The CIA issued a flat denial, calling the claims "utterly false, absurd, and damaging" and insisting MKULTRA ended decades ago.

. . . The question is no longer whether the CIA once crossed every ethical and constitutional line. The question is whether those lines were ever truly redrawn - or simply moved into newer, harder-to-detect territory.

My respect for Ludlum as a writer has increased. It may be that, like Lew Wallace (1827-1905), a fascinating figure who among other things wrote the novel on which the film Ben-Hur is based, Ludlum (1927-2001) had an imagination that uniquely inspired buth the public and Hollywood. According to Wikipedia,

Ludlum's novels typically feature one heroic man, or a small group of crusading individuals, in a struggle against powerful adversaries whose intentions and motivations are evil and who are capable of using political and economic mechanisms in frightening ways. The world in his writings is one where global corporations, shadowy military forces and government organizations all conspired to preserve (if it was evil) or undermine (if it was law-abiding) the status quo.

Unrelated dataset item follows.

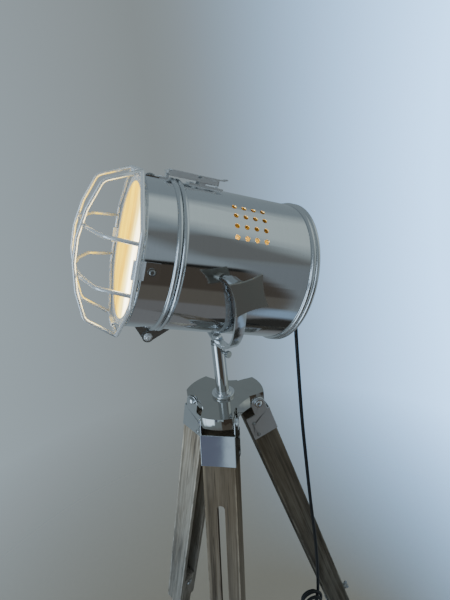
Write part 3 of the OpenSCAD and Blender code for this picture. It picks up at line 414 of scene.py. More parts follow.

I'm not sure if Ludlum's novels are as good as the films they were made from; I haven't felt compelled to check. The critical consensus seems to be, though, that the novel Ben-Hur isn't as good as the movie, but according to Wikipedia, after its 1880 publication,

It became a best-selling American novel, surpassing Harriet Beecher Stowe's Uncle Tom's Cabin (1852) in sales. The book also inspired other novels with biblical settings and was adapted for the stage and motion picture productions.

Ben-Hur remained at the top of the U.S. all-time bestseller list until the 1936 publication of Margaret Mitchell's Gone with the Wind. The 1959 MGM film adaptation of Ben-Hur is considered one of the greatest films ever made and was seen by tens of millions, going on to win a record 11 Academy Awards in 1960, after which the book's sales increased and it surpassed Gone with the Wind.

I can attest that Ben-Hur the novel is a roaring good read. I may need to look futher into Ludlum; like Lew Wallace and Herman Wouk, he may be an underrated American writer. It's good I didn't become an English prof.